Künftig könnten sie auch bei Verdacht auf Arbeitsausbeutung ermitteln und damit die Arbeit der Polizei ergänzen. Auch die Bedingungen, zu denen ausländische Arbeiter in Deutschland untergebracht seien, soll der Zoll stärker kontrollieren. Diese sind oft in Tarifverträgen geregelt, werden aber manchmal unterlaufen. Scholz nennt als Beispiel „Matratzenlager“ in der Nähe von Baustellen, in denen Bauarbeiter weder Heizung noch Toiletten hätten.
Zoll darf Telefon und E-Mails stärker überwachen
Um Sozialbetrug, etwa mithilfe von erfundenen Rechnungen, aufdecken zu können, sollen der Zoll, die Ausländerbehörde und die Sozialversicherungsträger enger zusammenarbeiten. Sie sollen leichter auf Daten anderer Behörden zugreifen. „Wir werden unterschiedliche Informationen zusammenführen und systematisch gesellschaftliche Missstände aufdecken“, ist der SPD-Politiker überzeugt.
Konkret soll der Zoll mehr Befugnisse bei der Überwachung von Telefon und E-Mails von Verdächtigen bekommen sowie bei ihrer erkennungsdienstlichen Behandlung. Wenn Arbeitslohn nicht gezahlt werde, solle der Zoll auch selbst als eine Art „kleine Staatsanwaltschaft“ auftreten und das Ermittlungsverfahren selbstständig durchführen können.
Stärkere Kontrollen von Kindergeldempfängern aus EU-Ausland
Verstärkt soll der Zoll auch gegen bandenmäßigen Sozialbetrug vorgehen, wie er im Baugewerbe zu finden ist. Dort ist oft nicht klar, wer wirklich für das eingesetzte Personal verantwortlich ist, weil zu viele Subunternehmen beteiligt sind, die sich gegenseitig fingierte Rechnungen ausstellen. Diese Scheinrechnungen würden wie eine Ware gehandelt, berichtet Scholz. Dies diene dem Zweck, Lohnsteuer und Sozialbeiträge zu hinterziehen.
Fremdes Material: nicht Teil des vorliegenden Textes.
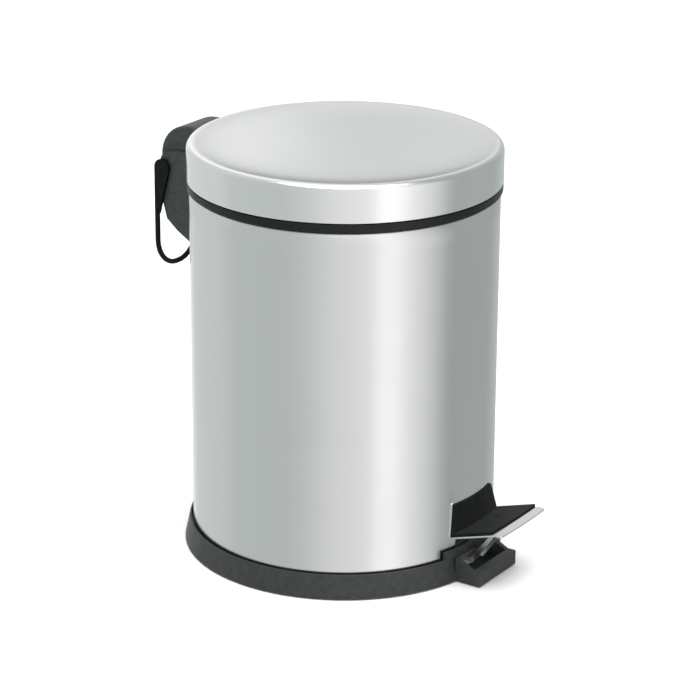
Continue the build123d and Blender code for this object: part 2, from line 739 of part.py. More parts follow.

Scheinrechnungen sollten deshalb künftig als Ordnungswidrigkeit geahndet werden. Auch EU-Ausländer, die in Deutschland Kindergeld beziehen, sollen vom Zoll stärker kontrolliert werden, ob sie wirklich arbeiten. Im Zweifel könnten die Familienkassen Zahlungen künftig vorläufig einstellen, so Scholz.
Scholz will 3500 Beamte zusätzlich einstellen
Kritikern, die in all diesen Maßnahmen eine zunehmende Überwachung sehen, widerspricht Scholz. Die besseren Kontrollmöglichkeiten seien mit dem Rechtsstaat vereinbar. Der Minister erwartet, dass sich die intensiveren Kontrollen bald in der Statistik auswirken: „Wir werden viel mehr Missbrauch identifizieren, als wir heute kennen. Die Zahlen werden erschreckender werden“, sagte er. Im zweiten Schritt werde der Missbrauch dann aber zurückgehen.
3500 zusätzliche Beamte will Scholz für die intensiveren Kontrollen einstellen. Sie sollen den ohnehin geplanten Aufbau des Personals um 10.000 Stellen noch verstärken. Auf die Frage, ob dafür im Bundeshaushalt genügend Geld vorhanden sei, antwortete Scholz: „Ich habe mit dem Finanzminister gesprochen.“
Das Ergebnis dieses Gesprächs war, dass der Minister sich selbst mehrere Hundert Millionen Euro pro Jahr bewilligt hat. Ab 2030, wenn alle Stellen besetzt sein sollen, kostet das jährlich 450 Millionen Euro zusätzlich. Der Schaden, der dadurch pro Jahr möglicherweise verhindert werden kann, ist doppelt so hoch.